Tokyo Diary, Part 1 – Preparations & Arrival

I figured I had to visit Japan if I’m this close to it. This was certainly a (very distant) dream of mine for a very long time, as I have been fascinated with various aspects of Japanese culture since childhood. And with the flight being only around two hours and reasonably priced, I knew I had to go. I decided to focus on Tokyo since I only had about a week (couldn’t miss two weeks of back-to-back classes). And what can I say? It was the trip of a lifetime. So much so that I’ve spent large chunks of the more than two weeks since my return trying to recover from it.

Since I could probably write an entire book about this trip, I’ll split this up into multiple parts. Tokyo is truly a city unlike any other I’ve ever visited and even makes Seoul seem somewhat provincial at times.

First off, preparing this trip was really nerve-wracking. I had set my sights on this specific time as it allowed me to meet up with some people.

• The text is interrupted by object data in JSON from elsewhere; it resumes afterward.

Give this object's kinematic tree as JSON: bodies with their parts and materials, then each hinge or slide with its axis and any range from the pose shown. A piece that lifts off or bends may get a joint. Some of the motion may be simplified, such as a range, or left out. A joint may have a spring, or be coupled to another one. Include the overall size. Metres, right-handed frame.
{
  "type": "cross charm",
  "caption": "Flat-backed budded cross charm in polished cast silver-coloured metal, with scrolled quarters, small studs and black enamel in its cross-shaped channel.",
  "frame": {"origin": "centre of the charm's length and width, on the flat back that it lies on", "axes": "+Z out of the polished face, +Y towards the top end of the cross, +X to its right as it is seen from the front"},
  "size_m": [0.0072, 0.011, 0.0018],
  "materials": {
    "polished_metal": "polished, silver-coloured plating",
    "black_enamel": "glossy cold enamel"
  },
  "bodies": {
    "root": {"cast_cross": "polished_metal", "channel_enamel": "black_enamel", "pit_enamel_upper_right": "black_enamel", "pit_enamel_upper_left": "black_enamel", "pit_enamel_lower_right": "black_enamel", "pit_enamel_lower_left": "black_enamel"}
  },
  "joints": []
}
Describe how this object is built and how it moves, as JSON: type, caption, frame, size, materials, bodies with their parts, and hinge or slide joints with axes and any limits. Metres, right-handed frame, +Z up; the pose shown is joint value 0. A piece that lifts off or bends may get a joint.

However, the process of registering an Alien Registration Card was a bit of a nightmare. I applied as soon as I could and figured I should be fine given that it is supposed to take about two weeks, but the projected arrival date was 4/8, so halfway through my trip. And given that you cannot leave the country until you have received your ARC; this means that my trip was very much in jeopardy. But because of my prior commitments and the fact that I could only cancel my flight by calling a Korean hotline, I just hoped that the ARC would arrive earlier. I had some reasons to be hopeful, as my roommate received his about ten days out. I got word that it would arrive on Tuesday and finally was able to pick it up two days before the flight, so all was well in the end, but it was a real nail-biter until then.

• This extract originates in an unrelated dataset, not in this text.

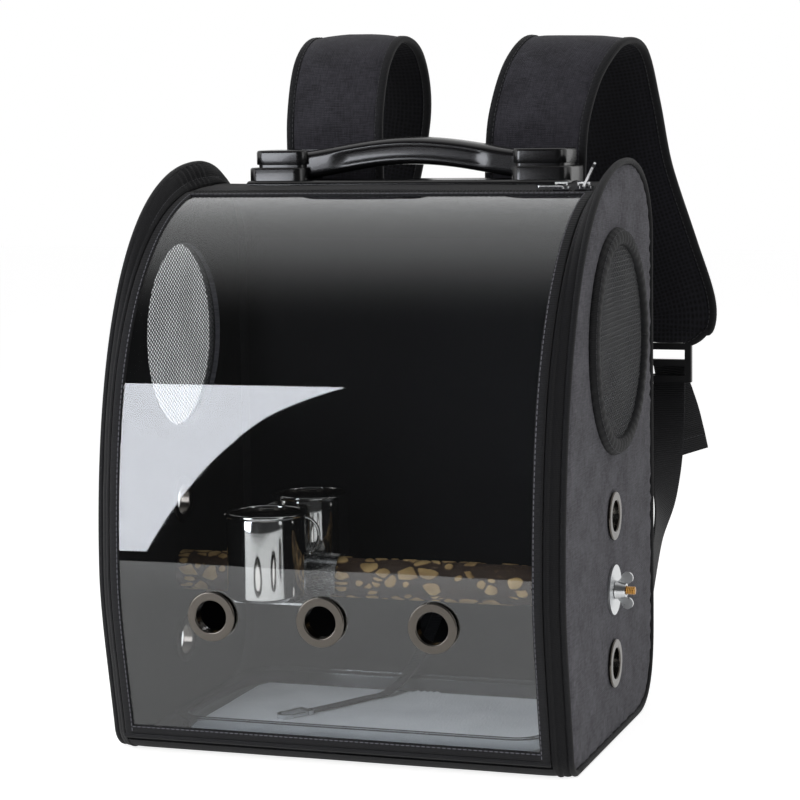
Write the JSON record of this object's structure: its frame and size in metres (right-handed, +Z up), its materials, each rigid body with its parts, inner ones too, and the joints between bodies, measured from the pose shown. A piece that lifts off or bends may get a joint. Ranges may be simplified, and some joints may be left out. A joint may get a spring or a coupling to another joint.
{
  "type": "bird travel carrier",
  "caption": "Backpack carrier for birds with a drop-down clear window, round mesh side windows, a bark perch, lift-off steel cups, a floor tray, a lift handle and shoulder straps.",
  "frame": {"origin": "centre of the flat base", "axes": "+Z up, -Y out of the clear window at the front, +X to the right as the front is seen"},
  "size_m": [0.3733, 0.3859, 0.4987],
  "materials": {
    "grey_fabric": "heather woven polyester over foam",
    "black_fabric": "matt woven polyester tape",
    "piping_tape": "folded binding tape",
    "net": "warp-knitted net",
    "zipper_tape": "nylon coil zipper tape",
    "clear_sheet": "clear pressed sheet",
    "eyelet_metal": "dark nickel plating",
    "handle_plastic": "glossy black moulding",
    "perch_wood": "bark-covered branch",
    "bolt_brass": "bright brass",
    "zinc": "bright zinc plating",
    "cup_steel": "polished stainless steel",
    "tray_plastic": "clear moulded tray",
    "felt": "pressed felt",
    "strap_fabric": "woven cover over foam",
    "webbing": "flat woven webbing"
  },
  "bodies": {
    "bag": {"side_panel_left": "grey_fabric", "side_panel_right": "grey_fabric", "piping_left": "piping_tape", "piping_right": "piping_tape", "side_band_left": "black_fabric", "side_band_right": "black_fabric", "mesh_ring_left": "black_fabric", "mesh_ring_right": "black_fabric", "mesh_left": "net", "mesh_right": "net", "side_eyelets_left": "eyelet_metal", "side_eyelets_right": "eyelet_metal", "handle_housing_left": "handle_plastic", "handle_housing_right": "handle_plastic", "perch_bolt_left": "bolt_brass", "perch_bolt_right": "bolt_brass", "washer_left": "zinc", "washer_right": "zinc", "strap_pad_left": "strap_fabric", "strap_pad_right": "strap_fabric", "strap_binding_left": "piping_tape", "strap_binding_right": "piping_tape", "ladder_lock_left": "handle_plastic", "ladder_lock_right": "handle_plastic", "strap_webbing_left": "webbing", "strap_webbing_right": "webbing", "webbing_tail_left": "webbing", "webbing_tail_right": "webbing", "strap_anchor_left": "webbing", "strap_anchor_right": "webbing", "base_panel": "black_fabric", "back_panel": "black_fabric", "top_panel": "black_fabric", "front_sill": "black_fabric", "frame_zipper": "zipper_tape", "handle_base": "handle_plastic", "perch": "perch_wood", "cup_bracket": "cup_steel", "tray": "tray_plastic", "tray_pad": "felt", "leash_webbing": "webbing", "leash_hook": "zinc", "zip_slider_b": "zinc"},
    "window": {"window_sheet": "clear_sheet", "window_binding": "black_fabric", "door_zipper": "zipper_tape", "window_eyelets": "eyelet_metal"},
    "grip": {"handle_grip": "handle_plastic"},
    "nut_left": {"wing_nut_left": "bolt_brass"},
    "nut_right": {"wing_nut_right": "bolt_brass"},
    "front_cup": {"cup_front": "cup_steel"},
    "back_cup": {"cup_back": "cup_steel"},
    "slider_a": {"zip_slider_a": "zinc"},
    "pull_a": {"zip_pull_a": "zinc"},
    "pull_b": {"zip_pull_b": "zinc"},
    "gate": {"leash_gate": "zinc"}
  },
  "joints": [
    {"name": "window_fold", "type": "hinge", "parent": "bag", "child": "window", "pos_m": [0, -0.11911, 0.01357], "axis": [1, 0, 0], "range_deg": [0, 85]},
    {"name": "grip_lift", "type": "slide", "parent": "bag", "child": "grip", "axis": [0, 0, 1], "range_m": [0, 0.008]},
    {"name": "left_nut_turn", "type": "hinge", "parent": "bag", "child": "nut_left", "pos_m": [-0.1662, 0.005, 0.107], "axis": [-1, 0, 0], "continuous": true},
    {"name": "right_nut_turn", "type": "hinge", "parent": "bag", "child": "nut_right", "pos_m": [0.1662, 0.005, 0.107], "axis": [1, 0, 0], "continuous": true},
    {"name": "front_cup_lift", "type": "slide", "parent": "bag", "child": "front_cup", "axis": [0, 0, 1], "range_m": [0, 0.045]},
    {"name": "back_cup_lift", "type": "slide", "parent": "bag", "child": "back_cup", "axis": [0, 0, 1], "range_m": [0, 0.045]},
    {"name": "zip_run", "type": "slide", "parent": "bag", "child": "slider_a", "axis": [-1, 0, 0], "range_m": [0, 0.252]},
    {"name": "pull_a_turn", "type": "hinge", "parent": "slider_a", "child": "pull_a", "pos_m": [0.127, 0.01236, 0.38671], "axis": [0, 0.9844, 0.1759], "range_deg": [0, 115]},
    {"name": "pull_b_turn", "type": "hinge", "parent": "bag", "child": "pull_b", "pos_m": [0.143, 0.01236, 0.38671], "axis": [0, -0.9844, -0.1759], "range_deg": [0, 80]},
    {"name": "gate_turn", "type": "hinge", "parent": "bag", "child": "gate", "pos_m": [-0.0555, -0.02186, 0.0117], "axis": [0, 0, -1], "range_deg": [0, 25], "stiffness_Nm_per_rad": 0.004}
  ]
}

That also meant that I went relatively unprepared as I did not do much research until said Thursday. I managed to reserve a pocket wifi, which I cannot recommend strongly enough to anybody going to Tokyo. It’s a small device that acts as a wifi router for all your devices and works really well (even in more remote places). Of course, the only problem is that it has a limited battery life of about 8 hours. Public wifi in Tokyo – much like in Seoul – was a disappointment, so you don’t want to be stranded without internet access. You can get by alright with Google Maps (works surprisingly well offline if you triangulate your position once with internet access) and a subway map, but it’s not the most pleasant experience.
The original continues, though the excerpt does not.